Раньше здесь был медпункт, теперь здание брошено – фельдшера нет, а санитарка на полставки работать не стала. Заболеет кто – везут прямо в Заринск. Вообще, работа в деревне есть у двоих: продавца и почтальона. Еще несколько человек ездят в соседнюю Сосновку, работают на ферме.
– Школа в деревне закрыта, клуба нет, так что мы выбрали это помещение и сами, как могли, привели его в порядок, – рассказывает председатель избирательной комиссии Людмила Черногаева. Она много лет работала в боровлянской школе и знает местный электорат как свои пять пальцев. – До вечера, пока не приедут из Сосновки рабочие, избирателей ждать нечего. Раньше здесь всегда хорошая явка была, а сейчас там гуляют, тут гуляют… Не будем же мы за ними пьяными бегать, правильно?
– Запрещено же сегодня спиртное продавать.
– А у них запас хороший…
Людмила Ивановна рассказывает, какой была эта деревня: школа, прекрасная библиотека, клуб… Все начало рушиться, когда построили "Алтайкокс", а потом цементный завод в Голухе. Многие потянулись туда. Проголосовать должны 63 человека, но многие из них прописаны здесь, а живут в городе…
Мы выходим на крылечко, и наблюдатель от "Справедливой России" Федор Иванович сожалеет, что выборы перестали быть праздниками:
– Раньше я лично на выборы в Сосновку пиво привозил.

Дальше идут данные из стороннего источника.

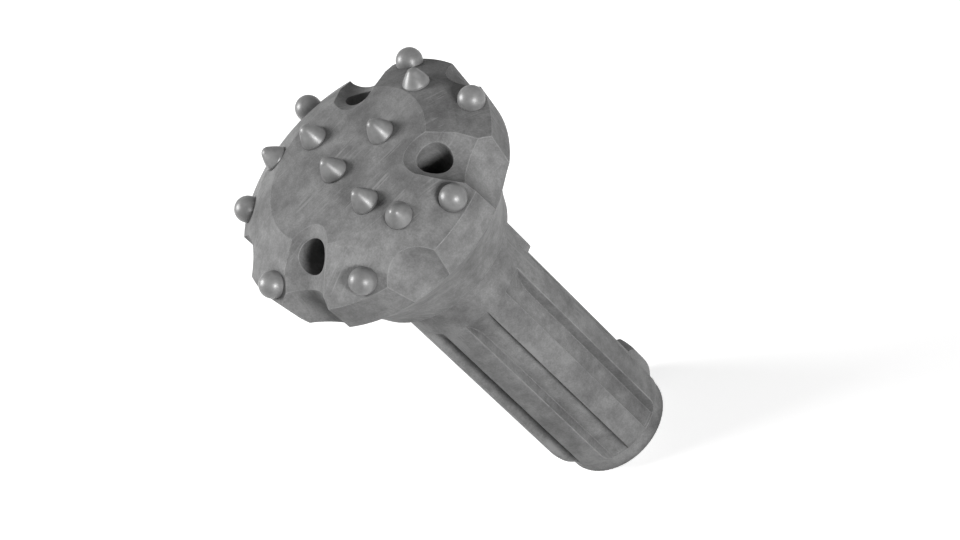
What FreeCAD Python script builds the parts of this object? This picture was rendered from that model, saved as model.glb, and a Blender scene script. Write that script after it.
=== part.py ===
import FreeCAD, Part
import math
import os

# Button drill bit: one steel body (head, collar, splined shank, tail) with
# tungsten-carbide buttons pressed into its face. Millimetres, +Z is the
# cutting end, the origin is the centre of the striking face at the tail.

# ---- steel body, outline along the axis ------------------------------------
BODY_LENGTH = 182.7        # striking face to the flat cutting face
FACE_RADIUS = 33.4         # flat centre of the cutting face
CONE_RADIUS = 43.4         # outer edge of the shallow face cone
CONE_DROP = 4.5            # height lost across the face cone
GAUGE_RADIUS = 53.5        # widest steel, where the gauge chamfer ends
GAUGE_DROP = 7.3           # height lost across the gauge chamfer
SKIRT_RADIUS = 51.9        # lower edge of the back-tapered skirt
SKIRT_HEIGHT = 14.2
NECK_RADIUS = 32.1         # shoulder that meets the chuck
NECK_HEIGHT = 29.3         # skirt edge down to the shoulder
NECK_SWEEP = 70.0          # hollow sweep under the skirt
COLLAR_RELIEF = 1.6        # corner radius between collar and shoulder

# ---- splined shank -------------------------------------------------------
SPLINE_RADIUS = 25.5
ROOT_RADIUS = 21.2
TAIL_RADIUS = 21.85        # plain guide end below the splines
TAIL_LENGTH = 6.3          # up to the foot of the splines
SPLINE_COUNT = 8
SPLINE_WIDTH = 9.8
SPLINE_PHASE = 3.9         # degrees, centre of the first spline
SPLINE_LEAD = 7.9          # length of the rounded lead at their lower end
LEAD_SWEEP = 13.0
RUNOUT_START = 93.6        # the cutter begins to lift out of the grooves
RUNOUT_LENGTH = 15.7
TAIL_ROUND = 0.5

# ---- retainer seat in one spline -------------------------------------------
SEAT_SPLINE = 2            # counted from the first spline
SEAT_FLOOR = 22.85         # axis to the floor of the seat
SEAT_LOW = 24.1
SEAT_HIGH = 95.8
SEAT_RISE = 3.1            # height of the rounded crest below the seat
SEAT_CREST = 3.4           # its radius
SEAT_SHOULDER = 1.3        # slope of the upper end

# ---- grooves down the side of the head ---------------------------------------
FLUTE_ANGLES = (39.4, 142.3, -62.4)    # degrees round the axis, below a flushing hole
CHIP_ANGLES = (-11.7, 91.2, -111.8)    # plain chip grooves between them
FLUTE_RADIUS = 12.9
FLUTE_CENTRE = 58.1        # cutter axis, level with the gauge corner
CHIP_RADIUS = 13.4
CHIP_CENTRE = 61.0
SIDE_TILT = 5.0            # degrees, the cutters lean in towards the face

# ---- flushing ways -------------------------------------------------------
WAY_SLOPE = 30.5           # degrees, fall of the milled way
HOLE_TILT = 33.3           # degrees, hole axis off the bit axis
WAY_START = 25.3           # where the milled way leaves the flat face
WAY_RADIUS = 12.6
HOLE_RADIUS = 6.5
HOLE_OUT = 35.1            # hole mouth from the bit axis
HOLE_STOP = 2.7            # each hole ends this far short of the bit axis
BORE_RADIUS = 9.0          # central air bore
BORE_PAST = 1.0            # the bore runs on past where the hole axes meet
DRILL_POINT = 118.0        # degrees, point of the drill that made the bore
FOOT_RADIUS = 12.5         # foot valve counterbore at the tail
FOOT_DEPTH = 38.0
FOOT_LEAD = 1.5

# ---- cutting face step ---------------------------------------------------
STEP_OUT = 19.1            # straight crease from the bit axis
STEP_ANGLE = -14.0
STEP_TILT = 1.2            # degrees the land falls away beyond the crease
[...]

Весело было…
В сторону избирательного участка нетвердо движется человек. На полпути останавливается, наклоняется к колонке, долго пьет холодную воду, бредет обратно.
– Я 45 лет в школе проработала, деревня деградировала на моих глазах, – вздыхает Людмила Ивановна. – Сейчас тут ни одного ребенка дошкольного возраста нет. Маленькие деревни – судьба у них, наверное, такая.
…К вечеру потихоньку начинается метель. В деревнях люди попрятались в свои дома, но что день выборов еще не окончился – видно. Вот на заборе висит листовка с портретом кандидата от "Единой России", вот на крыше хорошего дома (здесь, нам сказали, живет местная предпринимательница) реет желтый флаг "Справедливой России", вот маленький домишко с заколоченными окнами украшает большой плакат: "КПРФ: вернем народу все отнятое!". Мы едем через большую белую землю – темнеют только елки на косогорах и развалины животноводческих ферм, – и она меньше всего похожа на волшебную страну, которую нам каждый день показывают по Первому каналу. Тихая наша родина спит под снегом, не веря ни в себя, ни в героя, который когда-нибудь придет и спасет.